We identified 105 hosts in the wild that were victims of malicious container images and analyzed the blast radius, or rather, the total potential impact, of the attacks. Our analysis showed that 36% of the victim hosts had multiple severe vulnerabilities and misconfigurations that could potentially lead to severe damage. In addition, 70% of the hosts had mild potential for credential theft and lateral movement.

Resources Vulnerable After Container Escape

  • Remote services: Threat actors try to obtain SSH keys to gain access to sensitive services and move laterally to additional hosts.
  • Cloud metadata: Attacks attempt to collect cloud metadata, which can be used to obtain keys or secrets for accessing other accounts or environments.
  • HTTP services: Unencrypted HTTP services may expose credentials or sensitive information when intercepted by attackers with host access.
  • Databases: Database services are susceptible to direct attacks, and some are installed by default without credentials, leaving them open to attackers.

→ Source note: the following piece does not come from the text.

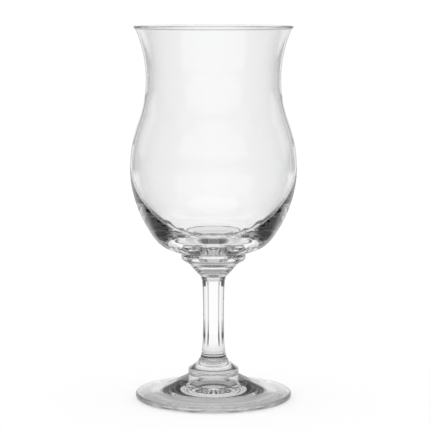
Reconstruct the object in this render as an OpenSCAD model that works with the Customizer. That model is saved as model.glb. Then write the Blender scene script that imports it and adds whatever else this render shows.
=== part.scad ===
// Hurricane glass, clear and footed, with a tulip bowl on a short stem.
//
// Every piece is turned about the Z axis, so each one is an outline of radius and
// height that is spun about that axis. The pieces are stacked face to face, foot
// first, the way the hot gathers of glass are joined: foot, lower collar, stem,
// upper collar and bowl. The origin is on the table, at the middle of the foot.
//
// The bowl's outer wall is a chain of arcs that meet without a corner. From the rim
// down: the flare, with its centre outside the glass, an S of two equal arcs from
// the waist to the belly, the long arc under the belly, and a tighter arc that ends
// in the flat seat. The cavity has a chain of its own below the belly, so that the
// wall thickens towards the floor, which is slightly dished.

/* [Bowl] */
// Height of the bowl, from its seat on the collar to the top of the rim
bowl_height = 112; // [104:1:118]
// Outer diameter at the belly, the widest place
belly_d = 82.7; // [76:0.1:90]
// Height of the belly above the seat
belly_height = 43.4; // [38:0.1:48]
// Outer diameter at the waist, the narrowest place
waist_d = 67.1; // [60:0.1:72]
// How far the waist lies below the rim
waist_below_rim = 26; // [18:1:32]
// How much further out the rim is than the waist
rim_flare = 5.9; // [3:0.1:8]
// Radius of the arc under the belly, seen from the side
belly_curve_r = 60; // [52:1:70]
// Radius of the arc that ends in the seat
base_curve_r = 18; // [14:0.1:20]
// Thickness of the wall from the belly up
wall = 1.1; // [0.8:0.1:1.8]
// Thickness of the fire-polished bead along the rim
rim_bead_d = 1.5; // [1.2:0.1:2.2]
// Thickness of glass under the floor of the cavity
floor_thickness = 4.3; // [3:0.1:6]
// How much longer the radius of the cavity's arc under the belly is than its depth there
cavity_curve_excess = 4.4; // [2:0.1:8]
// Radius of the cavity's tighter arc, beside its floor
cavity_base_r = 16; // [8:0.5:20]
// Radius of the dish of the cavity's floor
cavity_floor_r = 60; // [50:5:120]

/* [Upper collar] */
// Height of the collar, from the stem to the bowl
upper_collar_height = 11.5; // [9:0.5:14]
// Diameter of the ring that carries the bowl
upper_ring_d = 32; // [28:0.5:36]
// Thickness of that ring at its rounded edge
upper_ring_thickness = 3.2; // [2:0.1:4]
// Diameter where the ring's sloping underside meets the cone
upper_cone_d = 24; // [20:0.5:27]
// Height of the sloping underside, from the ring's edge to the cone
upper_slope_height = 2.4; // [1:0.1:3]

/* [Stem] */
// Height of the stem, between the two collars
stem_height = 43; // [35:1:50]
// Diameter of the stem at its slimmest
stem_d = 10.4; // [8:0.1:11.2]
// Diameter of the bead at the stem's top
stem_top_bead_d = 12.6; // [12.2:0.1:14]
// Thickness of the bead at the stem's top
stem_top_bead_thickness = 1.5; // [1:0.1:2.5]
// Height over which the top of the stem swells
stem_top_flare_height = 12; // [8:1:16]
// How much the radius has grown at the top of that swelling
stem_top_flare = 0.6; // [0.2:0.1:0.7]
// Diameter of the bead at the stem's foot
stem_foot_bead_d = 14.8; // [14:0.1:16]
// Thickness of the bead at the stem's foot
stem_foot_bead_thickness = 1.7; // [1:0.1:2.5]
// Height over which the foot of the stem spreads
stem_foot_flare_height = 12; // [8:1:16]
// How much the radius has grown at the bottom of that spread
stem_foot_flare = 1.6; // [0.8:0.1:1.7]

/* [Lower collar] */
// Height of the collar, from the foot to the stem
lower_collar_height = 6.7; // [5:0.1:9]
// Diameter of the ring that sits on the foot
lower_ring_d = 25.2; // [22:0.2:28]
// Thickness of that ring at its rounded edge
lower_ring_thickness = 3.3; // [2:0.1:4]

/* [Foot] */
// Diameter of the foot
foot_d = 77.8; // [70:0.2:84]
// Height of the foot in the middle, where the lower collar sits
foot_height = 11.8; // [9:0.1:15]
// Thickness of the foot at its edge
foot_edge = 3; // [2.4:0.1:4]
// Radius of the rounding on top of the foot's edge
foot_top_round = 1.1; // [0.8:0.1:1.4]
// Radius of the rounding under the foot's edge
foot_bottom_round = 1.2; // [0.3:0.1:1.4]
// Radius of the hollow sweep on top of the foot, seen from the side
foot_sweep_r = 72; // [50:1:120]
// Width of the flat ring on which the glass stands
foot_ring_width = 6.6; // [3:0.2:9]
// Height of the hollow under the foot, in the middle
foot_hollow = 4.2; // [2:0.1:6]

/* [Hidden] */
$fn = 180;
arc_steps = 12;
glass_colour = [0.86, 0.9, 0.92, 0.45];

// Heights of the seats, from the table up
lower_collar_z = foot_height;
stem_z = lower_collar_z + lower_collar_height;
upper_collar_z = stem_z + stem_height;
bowl_z = upper_collar_z + upper_collar_height;

// Heights of the rim, the waist and the belly
rim_z = bowl_z + bowl_height;
waist_z = rim_z - waist_below_rim;
belly_z = bowl_z + belly_height;

// The S between waist and belly: two equal arcs, each upright at its outer end
s_across = (belly_d - waist_d) / 2;
s_up = waist_z - belly_z;
s_r = (pow(s_across, 2) + pow(s_up, 2)) / (4 * s_across);
s_angle = asin(s_up / (2 * s_r));
s_waist_centre = [waist_d / 2 + s_r, waist_z];
s_belly_centre = [belly_d / 2 - s_r, belly_z];

// The flare above the waist, whose bead sits on the middle of the wall
flare_r = (pow(waist_below_rim, 2) + pow(rim_flare, 2)) / (2 * rim_flare);
flare_centre = [waist_d / 2 + flare_r, waist_z];
rim_middle_r = flare_r + wall / 2;
rim_angle = 180 - asin((waist_below_rim - rim_bead_d / 2) / rim_middle_r);

// Points along an arc, both ends included
function arc(centre, r, from, to, steps = arc_steps) =
    [for (i = [0:steps]) centre + r * [cos(from + (to - from) * i / steps), sin(from + (to - from) * i / steps)]];

// A list of arcs joined end to end, each joint given once
function chain(arcs) = concat(
    arcs[0],
    [for (k = [1:len(arcs) - 1]) for (i = [1:len(arcs[k]) - 1]) arcs[k][i]]);

// The two arcs of a side that starts upright at the radius x and the height top, turns
// at the radius r1 and then at r2, and ends level at the height bottom
function rounded_side(x, top, bottom, r1, r2) =
    let (
        reach = r1 - r2,
        drop = top - bottom - r2,
        centre_1 = [x - r1, top],
        centre_2 = centre_1 + [sqrt(pow(reach, 2) - pow(drop, 2)), -drop],
        turn = asin(drop / reach))
    [arc(centre_1, r1, 0, -turn, arc_steps * 2),
     arc(centre_2, r2, -turn, -90, arc_steps * 2)];

// The three arcs of a side that starts like the one above, and whose second arc runs
// into a dish of radius r3 with its lowest point on the axis, at the height bottom
function dished_side(x, top, bottom, r1, r2, r3) =
    let (
        centre_1 = [x - r1, top],
        centre_3 = [0, bottom + r3],
        apart = norm(centre_3 - centre_1),
        ahead = (centre_3 - centre_1) / apart,
        along = (pow(r1 - r2, 2) - pow(r3 - r2, 2) + pow(apart, 2)) / (2 * apart),
        aside = sqrt(pow(r1 - r2, 2) - pow(along, 2)),
        centre_2 = centre_1 + along * ahead + aside * [ahead.y, -ahead.x],
        turn_1 = angle_of(centre_2, centre_1),
        turn_2 = angle_of(centre_2, centre_3))
    [arc(centre_1, r1, 0, turn_1, arc_steps * 2),
     arc(centre_2, r2, turn_1, turn_2, arc_steps * 2),
     arc(centre_3, r3, turn_2, -90)];

// Centre of the arc of radius r that sags below the straight line from a to b
function sweep_centre(a, b, r) =
    let (half = (b - a) / 2, rise = sqrt(r * r - half * half))
    a + half + rise * [half.y, -half.x] / norm(half);

// Angle of the point p as seen from a centre
function angle_of(p, centre) = atan2(p.y - centre.y, p.x - centre.x);

// A flat disc with a half-round edge, as an outline beside the axis
module rounded_disc(d, thickness) {
    union() {
        square([d / 2 - thickness / 2, thickness]);
        translate([d / 2 - thickness / 2, thickness / 2])
            circle(d = thickness);
    }
}

// The arcs of the bowl's wall from the rim to the belly, at a depth below its outside
function upper_wall(depth) =
    [arc(flare_centre, flare_r + depth, rim_angle, 180, arc_steps * 2),
     arc(s_waist_centre, s_r + depth, 180, 180 + s_angle, arc_steps * 2),
     arc(s_belly_centre, s_r - depth, s_angle, 0, arc_steps * 2)];

// The outside comes down to the seat, and the cavity to its floor
module bowl_outline() {
    floor_z = bowl_z + floor_thickness;
    cavity_curve_r = belly_z - floor_z + cavity_curve_excess;
    outside = chain(concat(
        upper_wall(0),
        rounded_side(belly_d / 2, belly_z, bowl_z, belly_curve_r, base_curve_r)));
    cavity = chain(concat(
        upper_wall(wall),
        dished_side(belly_d / 2 - wall, belly_z, floor_z, cavity_curve_r, cavity_base_r, cavity_floor_r)));
    polygon(concat(
        [[0, bowl_z]],
        [for (i = [len(outside) - 1:-1:0]) outside[i]],
        cavity));
}

// The bead sits on the middle of the wall at the rim
module rim_bead_outline() {
    translate(flare_centre + rim_middle_r * [cos(rim_angle), sin(rim_angle)])
        circle(d = rim_bead_d);
}

module bowl() {
    color(glass_colour)
    rotate_extrude()
    union() {
        bowl_outline();
        rim_bead_outline();
    }
}

// The upper collar: a ring under the bowl, its sloping underside and a cone
module upper_collar() {
    ring_z = upper_collar_height - upper_ring_thickness;
    cone_top_z = ring_z - upper_slope_height;
    color(glass_colour)
    translate([0, 0, upper_collar_z])
    rotate_extrude()
    union() {
        translate([0, ring_z])
            rounded_disc(upper_ring_d, upper_ring_thickness);
        polygon([
            [0, 0],
            [stem_top_bead_d / 2, 0],
            [upper_cone_d / 2, cone_top_z],
            [(upper_ring_d - upper_ring_thickness) / 2, ring_z],
            [0, ring_z]]);
    }
}

// The stem: slim in the middle, swelling to a small bead at each end
module stem() {
    top_z = stem_height - stem_top_bead_thickness / 2;
    foot_z = stem_foot_bead_thickness / 2;
    top_r = (pow(stem_top_flare_height, 2) + pow(stem_top_flare, 2)) / (2 * stem_top_flare);
    foot_r = (pow(stem_foot_flare_height, 2) + pow(stem_foot_flare, 2)) / (2 * stem_foot_flare);
    top_centre = [stem_d / 2 + top_r, top_z - stem_top_flare_height];
    foot_centre = [stem_d / 2 + foot_r, foot_z + stem_foot_flare_height];
    color(glass_colour)
    translate([0, 0, stem_z])
    rotate_extrude()
    union() {
        rounded_disc(stem_foot_bead_d, stem_foot_bead_thickness);
        translate([0, stem_height - stem_top_bead_thickness])
            rounded_disc(stem_top_bead_d, stem_top_bead_thickness);
        polygon(concat(
            [[0, foot_z]],
            arc(foot_centre, foot_r, 180 + asin(stem_foot_flare_height / foot_r), 180),
            arc(top_centre, top_r, 180, 180 - asin(stem_top_flare_height / top_r)),
            [[0, top_z]]));
    }
}

// The lower collar: a ring on the foot and a cone up to the stem
module lower_collar() {
    color(glass_colour)
    translate([0, 0, lower_collar_z])
    rotate_extrude()
    union() {
        rounded_disc(lower_ring_d, lower_ring_thickness);
        polygon([
            [0, 0],
            [(lower_ring_d - lower_ring_thickness) / 2, 0],
            [(lower_ring_d - lower_ring_thickness) / 2, lower_ring_thickness],
            [stem_foot_bead_d / 2, lower_collar_height],
            [0, lower_collar_height]]);
    }
}

// The foot: a disc swept up to the collar, hollow underneath inside its flat ring
module foot() {
    edge_r = foot_d / 2;
    seat = [lower_ring_d / 2, foot_height];
    edge_top = [edge_r - foot_top_round, foot_edge];
    centre = sweep_centre(edge_top, seat, foot_sweep_r);
    top_round_centre = edge_top - [0, foot_top_round];
    bottom_round_centre = [edge_r - foot_bottom_round, foot_bottom_round];
    ring_inner_r = edge_r - foot_bottom_round - foot_ring_width;
    hollow_r = (pow(ring_inner_r, 2) + pow(foot_hollow, 2)) / (2 * foot_hollow);
    hollow_centre = [0, foot_hollow - hollow_r];
    color(glass_colour)
    rotate_extrude()
    polygon(concat(
        arc(hollow_centre, hollow_r, 90, 90 - asin(ring_inner_r / hollow_r)),
        arc(bottom_round_centre, foot_bottom_round, -90, 0),
        arc(top_round_centre, foot_top_round, 0, 90),
        arc(centre, foot_sweep_r, angle_of(edge_top, centre), angle_of(seat, centre)),
        [[0, foot_height]]));
}

foot();
lower_collar();
stem();
upper_collar();
bowl();
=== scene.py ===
# %% [markdown]
# # A hurricane glass in Blender
#
# This lesson dresses a packed CAD model of a clear, footed glass: a tulip bowl on a
# short stem with a collar at each end and a round foot. Clear glass has no colour of
# its own to paint. What the eye reads is the way its surfaces bend the white table and
# the dark room around it, so the lesson spends its care on three things: the outline,
# which is followed to a fraction of a millimetre, the surroundings that the glass
# bends, and the small marks that a used glass carries.

import bpy
import numpy as np
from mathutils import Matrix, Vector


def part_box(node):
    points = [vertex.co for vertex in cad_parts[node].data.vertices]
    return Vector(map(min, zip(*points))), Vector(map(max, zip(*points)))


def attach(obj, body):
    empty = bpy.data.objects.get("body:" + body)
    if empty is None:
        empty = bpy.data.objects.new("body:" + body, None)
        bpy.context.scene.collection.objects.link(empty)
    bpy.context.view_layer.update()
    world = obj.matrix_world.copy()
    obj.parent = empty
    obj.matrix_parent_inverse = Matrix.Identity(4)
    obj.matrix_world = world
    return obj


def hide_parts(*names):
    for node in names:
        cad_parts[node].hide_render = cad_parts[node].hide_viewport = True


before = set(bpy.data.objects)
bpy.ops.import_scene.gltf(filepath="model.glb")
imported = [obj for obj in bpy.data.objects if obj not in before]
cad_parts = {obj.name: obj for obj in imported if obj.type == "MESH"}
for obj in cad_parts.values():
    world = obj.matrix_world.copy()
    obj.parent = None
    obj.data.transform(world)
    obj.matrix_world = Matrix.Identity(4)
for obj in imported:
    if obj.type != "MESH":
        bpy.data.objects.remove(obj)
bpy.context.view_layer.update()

scene = bpy.context.scene
scene.view_settings.view_transform = "Standard"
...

Case Study: Blast Radius Example

In a case study of one victim host, we discovered multiple exploitable resources including unprotected websites using HTTP, installed MySQL and Redis databases, and Apache ZooKeeper with critical vulnerabilities running in a cluster with over 200 nodes containing critical data.

Several weeks later, these 105 victim hosts were analyzed once again: 50% had completely corrected all vulnerabilities and misconfigurations, 12% fixed some but not all issues, and 25% didn't change anything. This suggests that most security practitioners can detect vulnerabilities, but they either fail to do so in a timely manner, or fail to fix the issue quickly.